If you see it on the Public Internet, it does not belong and can be ignored
safely, and should not be propagated to one's Internet peers/customers.



>
> >
> > This actually does a lot to demonstrate the usefulness of the old range,
> and of having a new range larger in size.
>
> how does it help show a larger size range would be helpful?
>
> >
> > If 192.168.0.0/16 was the only RFC 1918 space, the value of 10.0.0.0/8might not be as clear.
> > The analogy is pretty clear.
> >
>
> expand pls.
>
> > Not only is there value in more space, there is value in distinct ranges.
>
> a distinct range is of value, sure. how are more ranges helpful though?
>

A larger contiguous block means anyone USING that block can impose
structure on that block.
Since the block is private, there are no restrictions on how someone
partitioning their own instance might do so.

Structure => tool-friendly

Using tools is generally preferably to managing things manually, and if
done well, reduces the likelihood of errors that lead to non-Internet ASNs
showing up on the Internet.

E.g. a hierarchical network architecture, which incorporates such private
ASNs, e.g. pre-allocated in blocks (by continent, NFL city, router, etc.),
is much simpler to understand (inside the network doing this), and
scalable, and by having the private ASNs from a single well-known and
re-used range, enables third parties to know that the ASNs are not public
Internet ASNs.

The new range of private ASNs not only works for filters, but also various
OSS systems, e.g systems to monitor BGP announcements, which can alert when
anomalous announcement activity is seen.



>
> > Having non-globally-unique space that is well known allows third parties
> to detect leaks, filter, and make permanent bogon filters.
> >
>
> you mean it makes people carry crufty config for exceptions forever...
> sure.
> it also does show some obvious routing problems to the world, or does
> it? maybe it's not a routing problem but a 'forgot to
> cut/paste/replace my ASN for my customer ASN' ? it's not clear at all
> from the data on the wire, except that the reaction to: "I see 65535
> in an as-path" is "that is bad".
>
> if I see:
>  198.41.0.0/24 as-path: 1 2 3 26415 65534
>
> is that a leak or a missed configuration on a 26415 device? (forgot to
> put remove-private-asn on the upstream neighbor to 3).
>
>
It DOES NOT MATTER what the original intent was, or why you see the
questionable ASN.

What does matter, is that it does not belong, and can/should be
ignored/blocked/whatever.

The only time you SHOULD care (i.e. why it shows up), is if the ASN
immediately to the left (of the private ASN) is your own, at which point
you really should take direct action. The important thing is,  YOU will (or
at least should) have all the info you need to figure out why etc.
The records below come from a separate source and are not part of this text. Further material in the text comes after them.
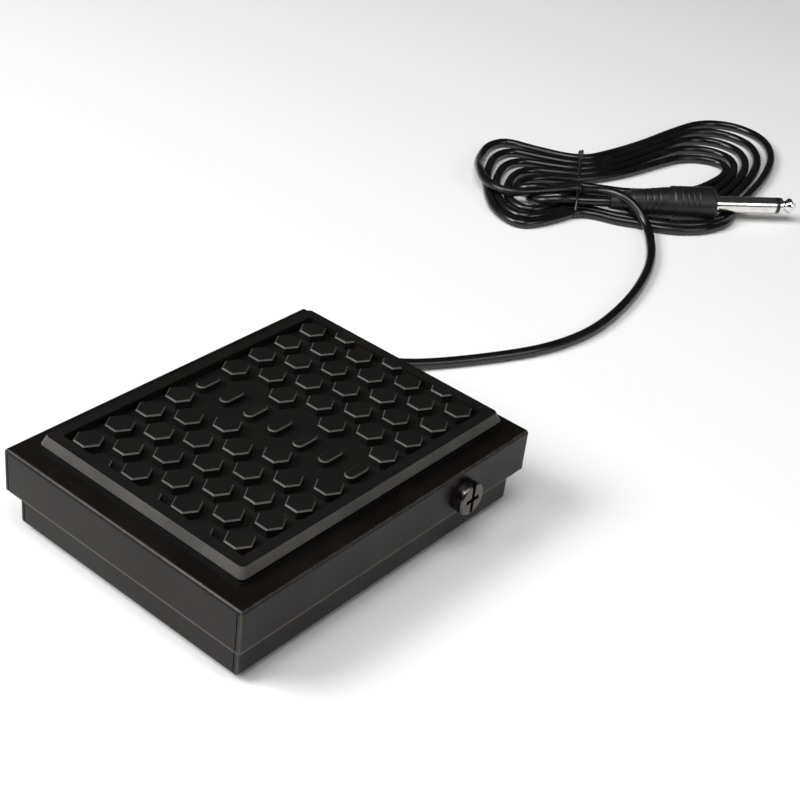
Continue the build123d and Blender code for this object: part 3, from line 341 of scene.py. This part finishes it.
@dataclass(frozen=True)
class MouldedPlastic:
    """Injection-moulded plastic with a fine spark-eroded grain."""

    name: str
    colour: Colour
    roughness: float = 0.42
    cloud_size: float = 5 * MM
    grain: float = 0.25 * MM
    depth: float = 0.012 * MM
    shade: float = 0.35

    def make(self) -> bpy.types.Material:
        """Builds the finish."""
        board = NodeBoard(self.name)
        cloud = board.noise(self.cloud_size, 3)
        darker = tuple(c * (1.0 - self.shade) for c in self.colour)
        tone = board.blend(board.span(cloud, 0.3, 0.7), darker, self.colour)
        rough = board.span(cloud, 0.3, 0.7, self.roughness - 0.05, self.roughness + 0.05)
        normal = board.bump(board.noise(self.grain, 2), self.depth)
        board.shine(Base_Color=tone, Roughness=rough, Normal=normal, IOR=1.48)
        return board.material


@dataclass(frozen=True)
class PlatedMetal:
    """Plated or bare metal: clouded tone, hairline scratches and dull patches."""

    name: str
    colour: Colour
    tarnish: Colour
    roughness: float = 0.22
    scratch_along: Point = (1.0, 14.0, 14.0)
    scratch_depth: float = 0.004 * MM
    scratch_size: float = 2.2 * MM
    cloud_size: float = 4 * MM
    tarnish_share: float = 0.5

    def make(self) -> bpy.types.Material:
        """Builds the finish."""
        board = NodeBoard(self.name)
        cloud = board.noise(self.cloud_size, 5)
        hairs = board.noise(self.scratch_size, 2, board.stretched(self.scratch_along))
        share = board.maths("MULTIPLY", board.span(cloud, 0.45, 0.75), self.tarnish_share)
        tone = board.blend(share, self.colour, self.tarnish)
        rough = board.span(cloud, 0.35, 0.75, self.roughness, self.roughness + 0.14)
        normal = board.bump(hairs, self.scratch_depth)
        board.shine(Base_Color=tone, Roughness=rough, Normal=normal, Metallic=1.0)
        return board.material


@dataclass(frozen=True)
class CordJacket:
    """Glossy flexible jacket: slow waves in the skin, fine drag lines and a few dull smears."""

    name: str
    colour: Colour = (0.0035, 0.0034, 0.0037)
    smear: Colour = (0.014, 0.0135, 0.013)
    smear_share: float = 0.35
    roughness: float = 0.22
    cloud_size: float = 9 * MM
    skin_size: float = 1.1 * MM
    skin_depth: float = 0.006 * MM
    wave_size: float = 6 * MM
    wave_depth: float = 0.05 * MM

    def make(self) -> bpy.types.Material:
        """Builds the finish."""
        board = NodeBoard(self.name)
        cloud = board.noise(self.cloud_size, 4)
        skin = board.noise(self.skin_size, 2)
        share = board.maths("MULTIPLY", board.span(cloud, 0.5, 0.8), self.smear_share)
        tone = board.blend(share, self.colour, self.smear)
        rough = board.span(cloud, 0.35, 0.75, self.roughness, self.roughness + 0.16)
        waves = board.bump(board.noise(self.wave_size, 1), self.wave_depth)
        normal = board.bump(skin, self.skin_depth, waves)
        board.shine(Base_Color=tone, Roughness=rough, Normal=normal, IOR=1.52)
        return board.material


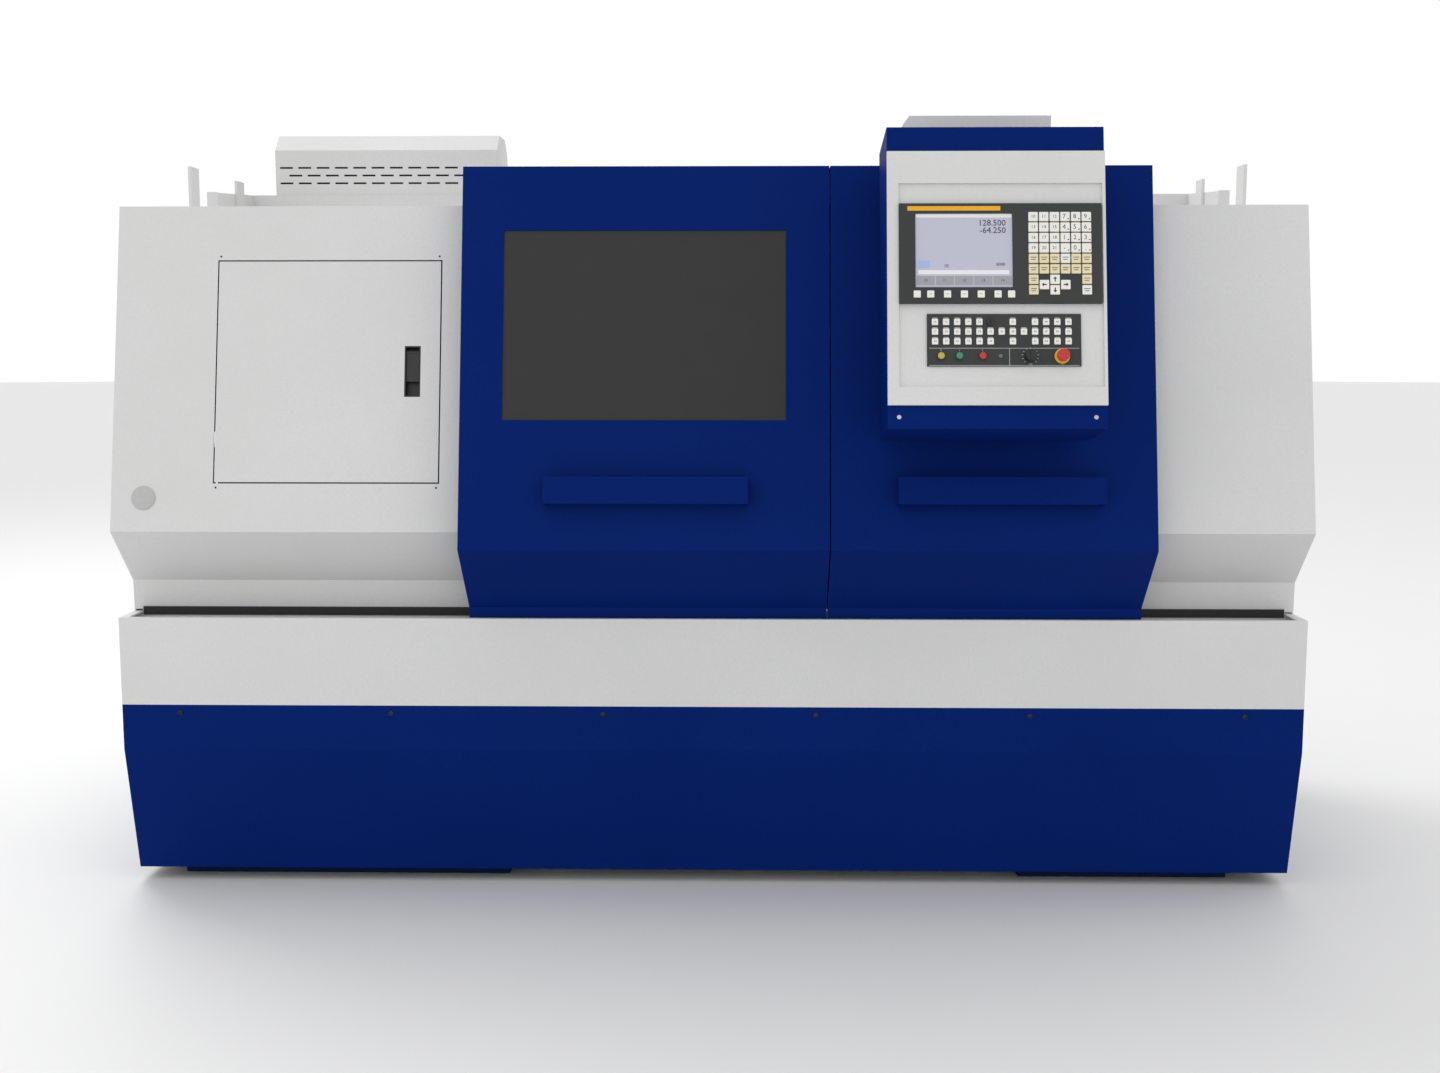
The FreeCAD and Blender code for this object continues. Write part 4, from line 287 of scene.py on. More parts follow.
# %% Finish each CAD piece
NODE_FINISH = {
    white_coat: [
        "oil_pan", "left_cover", "right_cover", "rear_cover", "corner_posts", "electric_cabinet",
        "cabinet_hood", "console_front_panel", "console_duct", "access_door", "cabinet_door",
    ],
    blue_coat: [
        "front_kick_panel", "side_kick_panels", "left_door_panel", "left_door_handle",
        "right_door_panel", "right_door_handle", "console_box",
    ],
    foot_coat: ["headstock_pedestal", "tailstock_pedestal"],
    grey_coat: ["door_upper_rail", "coolant_tank"],
    casting_paint: ["lathe_bed", "headstock", "saddle", "cross_slide", "tailstock_body"],
    turned_steel: [
        "spindle_bearings", "spindle", "chuck_body", "motor_pulley", "z_screw", "x_screw", "quill",
        "live_centre", "tailstock_handwheel",
    ],
    ground_steel: ["chuck_jaw_1", "chuck_jaw_2", "chuck_jaw_3", "turret_head"],
    oxide_steel: ["cutting_tools"],
    black_nylon: ["override_knob", "key_switch", "latch_housing", "latch_paddle", "cabinet_lock"],
    charcoal_abs: ["screen_unit", "operator_panel"],
    white_key_film: ["console_keys"],
    rubber_and_painted_shade: ["left_door_glides", "right_door_glides"],
    dark_pane: ["left_door_window"],
    belt_rubber: ["drive_belt"],
    red_cap: ["red_button", "estop_head"],
    yellow_cap: ["yellow_button"],
    green_cap: ["green_button"],
    motor_enamel: ["main_motor", "z_motor", "x_motor"],
}
for finish, names in NODE_FINISH.items():
    for name in names:
        mesh = frame["nodes"][name].data
        mesh.materials.clear()
        mesh.materials.append(finish)
unpainted = set(frame["nodes"]) - {n for names in NODE_FINISH.values() for n in names}
print("unpainted:", sorted(unpainted))

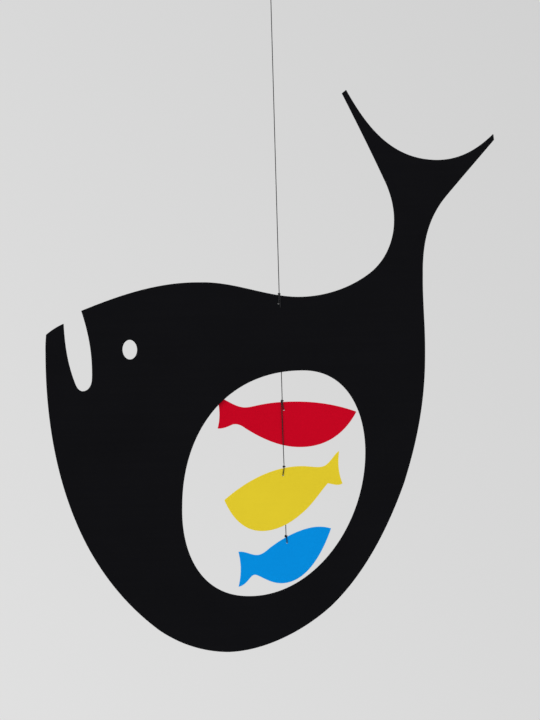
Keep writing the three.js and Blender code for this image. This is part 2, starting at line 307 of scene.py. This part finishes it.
def thread_tree():
    tree = bpy.data.node_groups.new("twisted_thread", "GeometryNodeTree")
    sockets = (
        ("Route", "NodeSocketGeometry"), ("Radius", "NodeSocketFloat"), ("Plies", "NodeSocketInt"),
        ("Twist length", "NodeSocketFloat"), ("Groove depth", "NodeSocketFloat"),
        ("Sides", "NodeSocketInt"), ("Step", "NodeSocketFloat"), ("Material", "NodeSocketMaterial"),
    )
    for name, kind in sockets:
        tree.interface.new_socket(name, in_out="INPUT", socket_type=kind)
    tree.interface.new_socket("Thread", in_out="OUTPUT", socket_type="NodeSocketGeometry")
    given = add(tree, "NodeGroupInput").outputs

    # The section: a circle with a groove between each two plies
    circle = add(tree, "GeometryNodeCurvePrimitiveCircle", {"Radius": 1}, {"Resolution": given["Sides"]})
    around = add(tree, "GeometryNodeSplineParameter")
    turn = add(
        tree, "ShaderNodeMath", {"operation": "MULTIPLY", 1: FULL_TURN}, {0: around.outputs["Factor"]},
    )
    turns = add(tree, "ShaderNodeMath", {"operation": "MULTIPLY"}, {0: turn, 1: given["Plies"]})
    wave = add(tree, "ShaderNodeMath", {"operation": "COSINE"}, {0: turns})
    crest = add(tree, "ShaderNodeMapRange", {"From Min": -1, "From Max": 1}, {0: wave})
    depth = add(tree, "ShaderNodeMath", {"operation": "SUBTRACT", 0: 1}, {1: crest})
    groove = add(
        tree, "ShaderNodeMath", {"operation": "MULTIPLY"}, {0: depth, 1: given["Groove depth"]},
    )
    share = add(tree, "ShaderNodeMath", {"operation": "SUBTRACT", 0: 1}, {1: groove})
    radius = add(tree, "ShaderNodeMath", {"operation": "MULTIPLY"}, {0: share, 1: given["Radius"]})
    place = add(tree, "GeometryNodeInputPosition")
    named = add(
        tree, "GeometryNodeStoreNamedAttribute",
        {"data_type": "FLOAT_VECTOR", "domain": "POINT", "Name": "place_in_section"},
        {"Geometry": circle, "Value": place},
    )
    crested = add(
        tree, "GeometryNodeStoreNamedAttribute", {"data_type": "FLOAT", "domain": "POINT", "Name": "crest"},
        {"Geometry": named, "Value": crest},
    )
    scaled = add(
        tree, "ShaderNodeVectorMath", {"operation": "SCALE"}, {0: place, "Scale": radius},
    )
    section = add(
        tree, "GeometryNodeSetPosition", (), {"Geometry": crested, "Position": scaled},
    )

    # The route: evenly stepped, and turned as it goes along
    route = add(tree, "GeometryNodeMeshToCurve", (), {"Mesh": given["Route"]})
    stepped = add(
        tree, "GeometryNodeResampleCurve", {"mode": "LENGTH"},
        {"Curve": route, "Length": given["Step"]},
    )
    along = add(tree, "GeometryNodeSplineParameter")
    measured = add(
        tree, "GeometryNodeStoreNamedAttribute", {"data_type": "FLOAT", "domain": "POINT", "Name": "along"},
        {"Geometry": stepped, "Value": along.outputs["Length"]},
    )
    twists = add(
        tree, "ShaderNodeMath", {"operation": "DIVIDE"},
        {0: along.outputs["Length"], 1: given["Twist length"]},
    )
    tilt = add(tree, "ShaderNodeMath", {"operation": "MULTIPLY", 1: FULL_TURN}, {0: twists})
    twisted = add(
        tree, "GeometryNodeSetCurveTilt", (), {"Curve": measured, "Tilt": tilt},
    )
    swept = add(
        tree, "GeometryNodeCurveToMesh", {"Fill Caps": True},
        {"Curve": twisted, "Profile Curve": section},
    )
    smooth = add(tree, "GeometryNodeSetShadeSmooth", (), {"Geometry": swept})
    real = add(tree, "GeometryNodeRealizeInstances", (), {"Geometry": smooth})
    finished = add(
        tree, "GeometryNodeSetMaterial", (), {"Geometry": real, "Material": given["Material"]},
    )
    add(tree, "NodeGroupOutput", (), {"Thread": finished})
    return tree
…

Without such a well-defined range, there is not always a clear relationship
between the cause and the effect, and the ideal corrective action.

However, with a pre-defined range or set of ranges, you are actually very
concise when you say, "I see 65xxx and that is bad". Nothing more is needed.

Regardless of cause, the effect is "that is bad". At which point, however
many ways there are to get rid of the bad, the correct course is, "make it
go away". As long as there _is_ a way, things are good.

Additionally,  there are plenty of mechanisms for doing ASN re-writing,
which are more general-purpose than just "remove-private-as". So, prior to
hardcoded support for new ASN blocks, the necessary mechanisms to achieve
the same functionality are ALREADY available. There is no need to tie it to
router firmware, as such. (E.g. AS rewriting for ASN migration during
merger/acquisition activity, etc.)


> > In case it is not obvious:
> >
> > Support (strongly).
>
> mostly I'm ambivalent at this point. I'm not really in favor of adding
> more complexity here, especially when there is a regular remedy: "Hi
> ARIN, I need 300 asns for my next 300 deployments, all which are
> scheduled to happen in the next Y days, all of which have a unique
> routing policy."
>
>
The proposal REMOVES complexity, by removing the non-public ASNs from the
RIR-managed space.
It simplifies the logic for non-Internet ASN usage. And for managing a mix
of public and "other" usage, for an SP, managing two pools of ASNs is
pretty straightforward. Especially if one of those does not require
interaction with an RIR.

Hopefully, this clarifies the questions Chris had, as well as illustrating
some of the finer points made earlier.